It might seem like a useless endeavor to compare beauty pageants (it seems equivalent to comparing two evils of the same brand), but I couldn’t help thinking that Greece’s longest running beauty pageant – Star Hellas – is somehow more abrasive and disturbing to watch than the Miss USA pageant. I did a quick comparison between the 2010 Miss USA interview round and the Star Hellas interview round and here are just a few differences I noticed:
1. In what seems like a particularly objectifying setup, the Star Hellas contestants have to answer the judges on stage while wearing the same purple bikini from the Swimsuit round, whereas the Miss USA contestants answer questions in their evening gowns.
2. The Star Hellas contestants are asked inane, personality-oriented questions like, “What could a friend do to make you cut ties with them permanently?” while the Miss USA contestants get asked questions like, “Should the state or the Federal government mandate whether police officers are allowed to check the immigration status of any citizen they want?” The difference in questions could be because Greek culture values personality over intellect in general, but I suspect not. Only the girl who eventually won Star Hellas (who, coincidentally, I had a Greek class with in middle school) gets asked a reasonable question about the strong and weak points of Greek media.
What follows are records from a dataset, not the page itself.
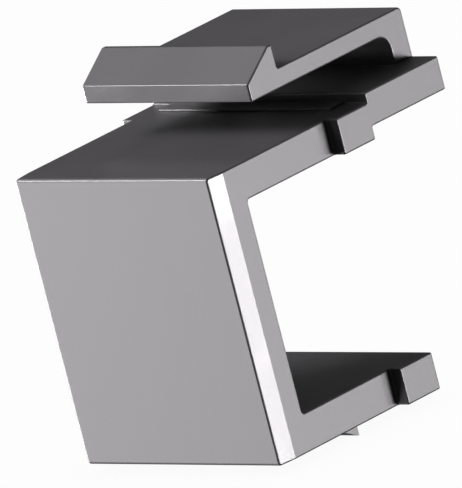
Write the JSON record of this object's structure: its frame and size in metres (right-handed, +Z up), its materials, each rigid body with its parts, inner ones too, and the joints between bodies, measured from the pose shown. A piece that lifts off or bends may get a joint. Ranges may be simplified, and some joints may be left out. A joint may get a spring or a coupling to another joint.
{
  "type": "keystone blank insert",
  "caption": "One-piece moulded blank for an unused keystone port: flat face, top leg and foot with stop wings, fixed nub, and a sprung latch with a ramped hook.",
  "frame": {"origin": "centre of the front face, which lies flush with the panel", "axes": "+X to the right across the face, +Y back into the port, +Z up towards the latch"},
  "size_m": [0.0164, 0.018, 0.0217],
  "materials": {
    "moulding": "satin moulded"
  },
  "bodies": {
    "root": {"blank_insert": "moulding"}
  },
  "joints": []
}
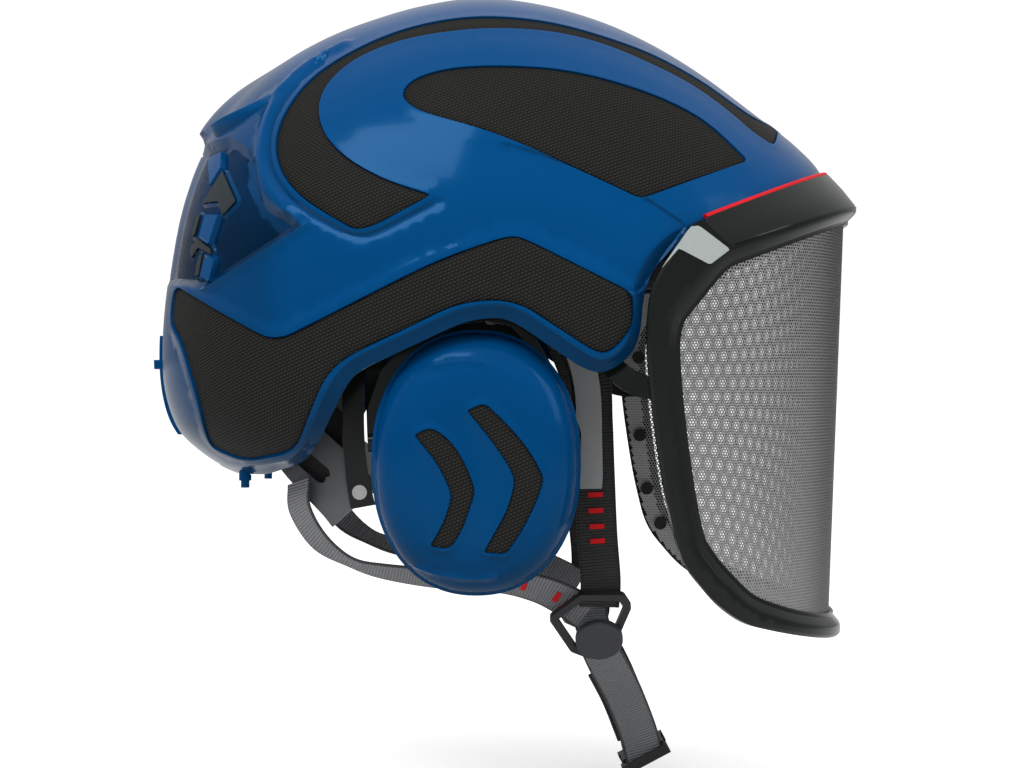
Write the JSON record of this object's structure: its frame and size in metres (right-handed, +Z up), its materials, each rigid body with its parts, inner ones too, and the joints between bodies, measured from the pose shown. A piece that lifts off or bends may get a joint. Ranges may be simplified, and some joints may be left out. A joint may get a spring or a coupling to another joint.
{
  "type": "forestry helmet",
  "caption": "Forestry safety helmet with hinged mesh face visor, swinging ear cups, nape size adjuster and chin strap; blue shell with black textured inlays.",
  "frame": {"origin": "midpoint between the wearer's ears, where the line through the centres of both ear cups meets the symmetry plane", "axes": "+X forward towards the face, +Y to the wearer's left, +Z up to the crown"},
  "size_m": [0.3047, 0.2282, 0.3358],
  "materials": {
    "shell_blue": "glossy deep blue",
    "cap_blue": "glossy deep blue",
    "inlay_black": "matte black with a fine raised weave",
    "gloss_black": "gloss black",
    "satin_black": "satin black",
    "satin_grey": "satin mid grey",
    "mid_grey": "smooth mid grey",
    "dark_grey": "satin dark grey",
    "webbing_black": "woven webbing",
    "webbing_grey": "woven webbing",
    "pad_black": "perforated soft pad",
    "cushion_black": "soft film over foam",
    "foam_grey": "open foam",
    "liner_grey": "fine bead foam",
    "mesh_steel": "etched hexagonal mesh",
    "pin_steel": "turned steel",
    "seal_red": "red rubber lip"
  },
  "bodies": {
    "helmet": {"outer_shell": "shell_blue", "side_bands": "inlay_black", "crown_bands": "inlay_black", "temple_inlays": "inlay_black", "vent_grilles": "satin_black", "rear_clip": "shell_blue", "cape_hooks": "shell_blue", "impact_liner": "liner_grey", "headband": "satin_black", "brow_pad": "pad_black", "cradle_straps": "webbing_black", "crown_pad": "pad_black", "headband_hangers": "satin_black", "side_brackets": "satin_black", "ear_arm_pin_right": "pin_steel", "ear_arm_pin_left": "pin_steel", "visor_arm_pins": "pin_steel", "nape_cradle": "satin_grey", "nape_pad": "pad_black", "front_straps": "webbing_black", "rear_straps": "webbing_grey", "lower_strap_left": "webbing_grey", "front_strap_guides": "mid_grey", "rear_strap_guides": "gloss_black", "strap_rivets": "pin_steel", "strap_dividers": "dark_grey", "divider_caps": "dark_grey", "buckle_base": "satin_black", "buckle_magnet": "pin_steel"},
    "visor": {"visor_frame": "gloss_black", "visor_seal": "seal_red", "visor_mesh": "mesh_steel", "visor_arms": "gloss_black", "visor_arm_screws": "pin_steel", "mesh_clips": "satin_black"},
    "right_arm": {"ear_arm_right": "satin_black", "ear_yoke_right": "gloss_black", "yoke_rivet_right": "pin_steel"},
    "right_cup": {"yoke_pins_right": "pin_steel", "ear_cup_right": "satin_black", "ear_cap_right": "cap_blue", "ear_chevrons_right": "inlay_black", "ear_cushion_right": "cushion_black", "ear_foam_right": "foam_grey"},
    "left_arm": {"ear_arm_left": "satin_black", "ear_yoke_left": "gloss_black", "yoke_rivet_left": "pin_steel"},
    "left_cup": {"yoke_pins_left": "pin_steel", "ear_cup_left": "satin_black", "ear_cap_left": "cap_blue", "ear_chevrons_left": "inlay_black", "ear_cushion_left": "cushion_black", "ear_foam_left": "foam_grey"},
    "adjuster": {"size_knob": "satin_black", "size_pinion": "satin_grey"},
    "right_rack": {"size_rack_right": "satin_grey"},
    "left_rack": {"size_rack_left": "satin_grey"},
    "chin_release": {"buckle_tongue": "satin_black", "lower_strap_right": "webbing_grey"}
  },
  "joints": [
    {"name": "visor_raise", "type": "hinge", "parent": "helmet", "child": "visor", "pos_m": [0.046, 0, 0.093], "axis": [0, -1, 0], "range_deg": [0, 72]},
    {"name": "right_ear_swing", "type": "hinge", "parent": "helmet", "child": "right_arm", "pos_m": [0, -0.098, 0.078], "axis": [-1, 0, 0], "range_deg": [0, 13]},
    {"name": "left_ear_swing", "type": "hinge", "parent": "helmet", "child": "left_arm", "pos_m": [0, 0.098, 0.078], "axis": [1, 0, 0], "range_deg": [0, 13]},
    {"name": "right_cup_tilt", "type": "hinge", "parent": "right_arm", "child": "right_cup", "pos_m": [0, -0.0904, 0.008], "axis": [1, 0, 0], "range_deg": [-6, 6]},
    {"name": "left_cup_tilt", "type": "hinge", "parent": "left_arm", "child": "left_cup", "pos_m": [0, 0.0904, 0.008], "axis": [-1, 0, 0], "range_deg": [-6, 6]},
    {"name": "size_turn", "type": "hinge", "parent": "helmet", "child": "adjuster", "pos_m": [-0.096, 0, 0.013], "axis": [1, 0, 0], "range_deg": [-75, 75]},
    {"name": "right_rack_slide", "type": "slide", "parent": "helmet", "child": "right_rack", "axis": [0, -1, 0], "range_m": [-0.008, 0.008]},
    {"name": "left_rack_slide", "type": "slide", "parent": "helmet", "child": "left_rack", "axis": [0, 1, 0], "range_m": [-0.008, 0.008]},
    {"name": "buckle_slide", "type": "slide", "parent": "helmet", "child": "chin_release", "axis": [0.8829, 0, 0.4695], "range_m": [0, 0.014]}
  ],
  "couplings": [
    {"joint": "right_rack_slide", "follows": "size_turn", "m_per_rad": 0.006},
    {"joint": "left_rack_slide", "follows": "size_turn", "m_per_rad": 0.006}
  ]
}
3. While the Miss USA round is presented by a man and a woman, the bleach blond hostess of Star Hellas wears a massive, silver gown with a plunging V-neck in what ambiguously seems like her trying to compete, or at least, take as much of the spotlight as she can. “Bravo my doll,” the hostess says to one girl in the beginning of the video as she finishes her answer. Really the hostess embodies the whole Star Hellas endeavor, which is to congratulate women for being demure, people-pleasing, and embodying society’s perception of beauty.
Not that any beauty pageant ever had a good or healthy message, but Star Hellas is particularly obvious and insistent. Then again, I suppose the real message of Star Hellas is not so much on how to be feminine, but that the best possible outcome is to be a star – hence the name.